Sunday, October 28, 2007

Mythology in everyday language

- by Janaki Krishnan
Last week, I visited my friend Nirupama in Dadar. It was 10:00 in the morning. "Where is your son?", I asked her. "Oh, that Kumbhakarna? He's still asleep", she said in Marathi. We both laughed. She was referring to the demon Kumbhakarna who slept for 6 months in a year, and could only be woken up with loud drumbeats and trumpets.

As I walked home, I thought about how Indian languages, even in common usage, are rich in mythology, and how a single mythological reference easily conveys a wealth of meaning.

I remember my grandmother, who was laid down by cancer in her later years, referring to my mother as Bhoomadevi - Mother Earth, for all the burdens she shouldered so patiently.

A short-tempered neighbour, known for his loud outbursts, earned the name Narasimha - Man-Lion. As kids, we used to be very amused, imagining him as Narasimha, the fearsome form of Vishnu, half-man, half-lion. Just as Narasimha refused to calm down even after destroying the demon Hiranyakashipu, our neighbour refused to be quiet even when his entire household had beaten a thorough retreat.

With a mythology as rich as ours, there is no end to amusing metaphors. Take for example, my food-loving cousin. Whenever he visited someone, he would always check with the lady of the house whether anything good was being served that day. Naturally, the elders often said to him "Don't be such a Bakasura!".

Similarly, I have heard wily women being referred to as Manthara, and short men as Vamana or Agastya. And of course, scheming men are universally described as Shakuni.

In modern times, these rich metaphors have taken on interesting shapes. Indian languages have begun to reflect more recent personalities and characters.

My colleague Deshpande was known for his truthfulness. "Oh, that man? He is such a Gandhi!" is how people described him. The tone would be sarcastic or humorous, and usually hinted that although Deshpande's integrity was high, he was somewhat out of touch with reality.

I have also heard households where the woman's voice is supreme being described as under 'Indira Gandhi Raj'. I'm sure, in a few years, 'Sonia-ji' will come to mean a woman who wields the real power from behind the scene!

Perhaps I should compile a new dictionary with all these fascinating metaphors, old and new. What do you say?

5 comments:

Charu said...

this is quite fascinating - definitely great material for a book - my favorite is naughty kids being called ' avataram' - have never understood that though - whose avataram does it refer to?!

Prakash said...

This is great.

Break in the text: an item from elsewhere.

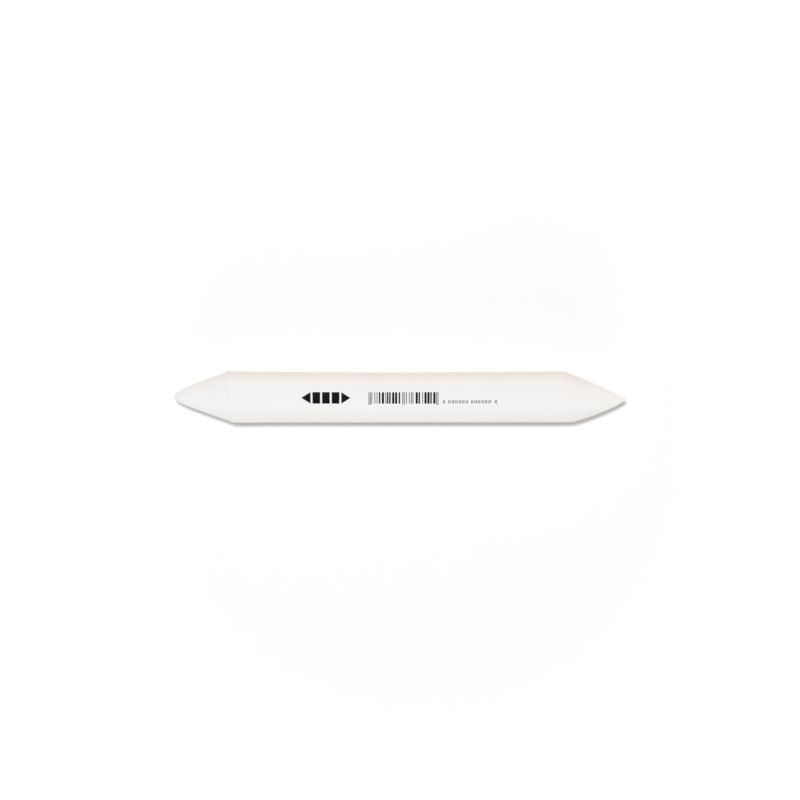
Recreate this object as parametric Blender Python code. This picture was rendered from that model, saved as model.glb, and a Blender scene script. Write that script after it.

Charu, maybe the avataram refers to the kid being not ordinary.

My contributions here can be "Duravsar" meaning the sage Durvasa who was supposedly awfully short tempered and maybe referring to Mr. Deshpande as Harishchandran.

My personal favorite - Ujada Chaman for bald people.

Riesel said...

sonia, the italian mafia woman now in action in india.

Riesel

Anonymous said...

my dad had a funny comment for the households where the women ruled, he used to call it the petticot government

Heather said...

That is actually a very good idea, especially something you could offer on your tours!